Collected data entries:
——

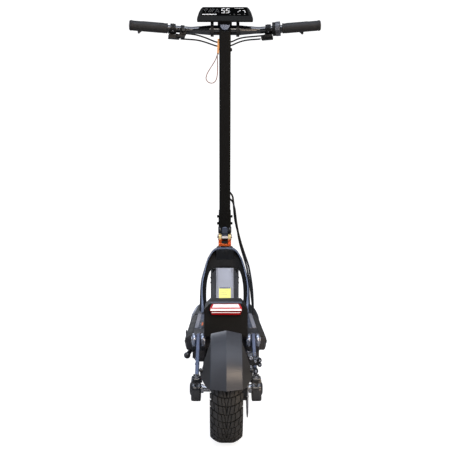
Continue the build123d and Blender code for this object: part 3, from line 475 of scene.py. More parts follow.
for word, axle in (("rear", rear_axle), ("front", front_axle)):
    bm = bmesh.new()
    middle = axle * 1000
    turned(bm, middle, carcass + [(-v, r) for v, r in reversed(carcass)], 120)
    bmesh.ops.delete(bm, geom=[f for f in bm.faces if len(f.verts) > 4], context="FACES_ONLY")
    for row in range(tyre_rows):
        for block in block_rows[row % 2]:
            if block[1][0] == 0:
                # The wedge on the centre line is its own mirror.
                wedge = [block[0], (-block[0][0], 0.05), (-block[3][0], block[3][1]), block[3]]
                tread_block(bm, middle, row, wedge)
                continue
            tread_block(bm, middle, row, block)
            tread_block(bm, middle, row, [(-v, share) for v, share in reversed(block)])
    piece(word + "_tread", bm, tread_rubber, word + "_wheel", "tyre_rubber", word + "_tyre", sharp=28)

# --- Wheels -------------------------------------------------------------------------------------
# Cast aluminium hub motor with a painted rim and a bolted side cover each side, and a laser-cut
# stainless brake disc on six screws. The motor is the hub, so nothing turns inside it but its axle.

# Painted casting: black with a low gloss, paler grey along its ribs and rims, partly rubbed metal and
# partly a painted edge highlight.
cast_black = surface(
    "painted_cast_aluminium", "1a1b1e", 0.34, grain=0.2, grit=1.2, mottle=0.12, edge=0.6, wear_and_highlight="6d7078",
    Coat_Weight=0.2,
)
# Ground stainless: clean bright grey. Zinc plate: bright too, but patchy from screw to screw.
ground_steel = surface("ground_stainless_steel", "a9abaf", 0.3, metal=1.0, grain=0.15, grit=0.4, edge=0.25)
screw_steel = surface(
    "zinc_plated_screw", "9ea0a6", 0.32, metal=1.0, grain=0.1, grit=0.3, mottle=0.2, edge=0.3
)

rim_profile = [
    (-28.8, 78.4), (-28.8, 74), (-24, 71), (-22.5, 66), (-22, 46), (-24, 43), (-26.5, 40), (-27, 24),
    (-31.5, 21), (-31.8, 8.4),
]
cover_ribs = 9
disc_half = 1.1
disc_outer, disc_inner, disc_wave = 67.8, 53.5, 1.2
disc_steps = 144
disc_arms = 6


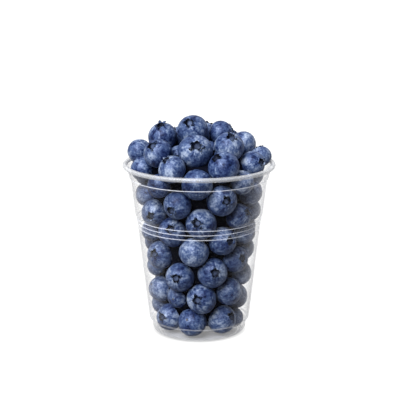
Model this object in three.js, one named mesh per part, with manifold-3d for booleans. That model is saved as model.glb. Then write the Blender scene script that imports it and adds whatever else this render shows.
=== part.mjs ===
import * as THREE from "three";
import { mergeVertices } from "three/addons/utils/BufferGeometryUtils.js";
import Module from "manifold-3d";

// A clear plastic cup heaped with blueberries, standing upright.
// Millimetres, +Z up. The origin is the middle of the ring the cup stands on,
// and the front looks towards -Y. A place round the cup is given as a turn in
// degrees from the front, growing towards +X.

const wasm = await Module();
wasm.setup();

// The cup, pressed from one thin sheet and then rolled over at the rim.
const cupHeight = 91;
const rimAcross = 80;
const sheet = 0.5;
const curlAcross = 2.4;
const standAcross = 42.4;
const footAcross = 49.8;
const floorHeight = 0.6;
const shoulderHeight = 7.4;
const lowerAcross = 53;
const grooveBottom = 56.3;
const groovePitch = 2.5;
const grooveCount = 3;
const grooveDepth = 0.6;
const grooveAcrossBelow = 64.3;
const grooveAcrossAbove = 67.2;
const ledgeHeight = 82;
const ledgeAcross = 71.4;
const ledgeRise = 1.2;
const collarAcross = 72.9;
const curlRadius = (rimAcross - curlAcross) / 2;
const curlHeight = cupHeight - curlAcross / 2;
const cupSides = 36;

// The berries, round and a little squat, each with a five-lobed crown.
const squat = 0.94;
const lobeCount = 5;
const lobeLift = 0.035;
const plainSides = 8;
const tailReach = 1.5;
const smallestBerry = 12;
const largestBerry = 15.4;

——

> _STATED PROBLEM_
Emit the full listing verbatim.

> _SOLUTION FOR THIS EXERCISE_
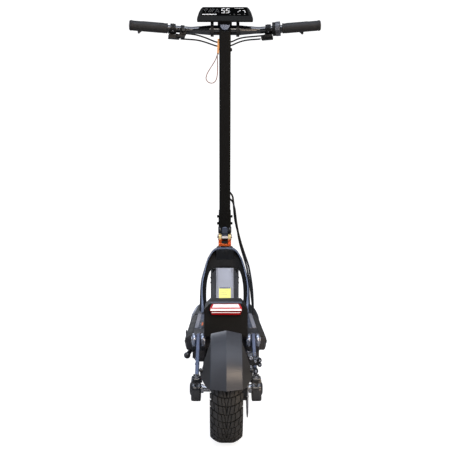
Continue the build123d and Blender code for this object: part 3, from line 475 of scene.py. More parts follow.
for word, axle in (("rear", rear_axle), ("front", front_axle)):
    bm = bmesh.new()
    middle = axle * 1000
    turned(bm, middle, carcass + [(-v, r) for v, r in reversed(carcass)], 120)
    bmesh.ops.delete(bm, geom=[f for f in bm.faces if len(f.verts) > 4], context="FACES_ONLY")
    for row in range(tyre_rows):
        for block in block_rows[row % 2]:
            if block[1][0] == 0:
                # The wedge on the centre line is its own mirror.
                wedge = [block[0], (-block[0][0], 0.05), (-block[3][0], block[3][1]), block[3]]
                tread_block(bm, middle, row, wedge)
                continue
            tread_block(bm, middle, row, block)
            tread_block(bm, middle, row, [(-v, share) for v, share in reversed(block)])
    piece(word + "_tread", bm, tread_rubber, word + "_wheel", "tyre_rubber", word + "_tyre", sharp=28)

# --- Wheels -------------------------------------------------------------------------------------
# Cast aluminium hub motor with a painted rim and a bolted side cover each side, and a laser-cut
# stainless brake disc on six screws. The motor is the hub, so nothing turns inside it but its axle.

# Painted casting: black with a low gloss, paler grey along its ribs and rims, partly rubbed metal and
# partly a painted edge highlight.
cast_black = surface(
    "painted_cast_aluminium", "1a1b1e", 0.34, grain=0.2, grit=1.2, mottle=0.12, edge=0.6, wear_and_highlight="6d7078",
    Coat_Weight=0.2,
)
# Ground stainless: clean bright grey. Zinc plate: bright too, but patchy from screw to screw.
ground_steel = surface("ground_stainless_steel", "a9abaf", 0.3, metal=1.0, grain=0.15, grit=0.4, edge=0.25)
screw_steel = surface(
    "zinc_plated_screw", "9ea0a6", 0.32, metal=1.0, grain=0.1, grit=0.3, mottle=0.2, edge=0.3
)

rim_profile = [
    (-28.8, 78.4), (-28.8, 74), (-24, 71), (-22.5, 66), (-22, 46), (-24, 43), (-26.5, 40), (-27, 24),
    (-31.5, 21), (-31.8, 8.4),
]
cover_ribs = 9
disc_half = 1.1
disc_outer, disc_inner, disc_wave = 67.8, 53.5, 1.2
disc_steps = 144
disc_arms = 6


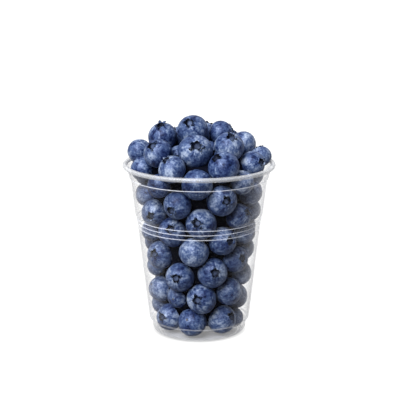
Model this object in three.js, one named mesh per part, with manifold-3d for booleans. That model is saved as model.glb. Then write the Blender scene script that imports it and adds whatever else this render shows.
=== part.mjs ===
import * as THREE from "three";
import { mergeVertices } from "three/addons/utils/BufferGeometryUtils.js";
import Module from "manifold-3d";

// A clear plastic cup heaped with blueberries, standing upright.
// Millimetres, +Z up. The origin is the middle of the ring the cup stands on,
// and the front looks towards -Y. A place round the cup is given as a turn in
// degrees from the front, growing towards +X.

const wasm = await Module();
wasm.setup();

// The cup, pressed from one thin sheet and then rolled over at the rim.
const cupHeight = 91;
const rimAcross = 80;
const sheet = 0.5;
const curlAcross = 2.4;
const standAcross = 42.4;
const footAcross = 49.8;
const floorHeight = 0.6;
const shoulderHeight = 7.4;
const lowerAcross = 53;
const grooveBottom = 56.3;
const groovePitch = 2.5;
const grooveCount = 3;
const grooveDepth = 0.6;
const grooveAcrossBelow = 64.3;
const grooveAcrossAbove = 67.2;
const ledgeHeight = 82;
const ledgeAcross = 71.4;
const ledgeRise = 1.2;
const collarAcross = 72.9;
const curlRadius = (rimAcross - curlAcross) / 2;
const curlHeight = cupHeight - curlAcross / 2;
const cupSides = 36;

// The berries, round and a little squat, each with a five-lobed crown.
const squat = 0.94;
const lobeCount = 5;
const lobeLift = 0.035;
const plainSides = 8;
const tailReach = 1.5;
const smallestBerry = 12;
const largestBerry = 15.4;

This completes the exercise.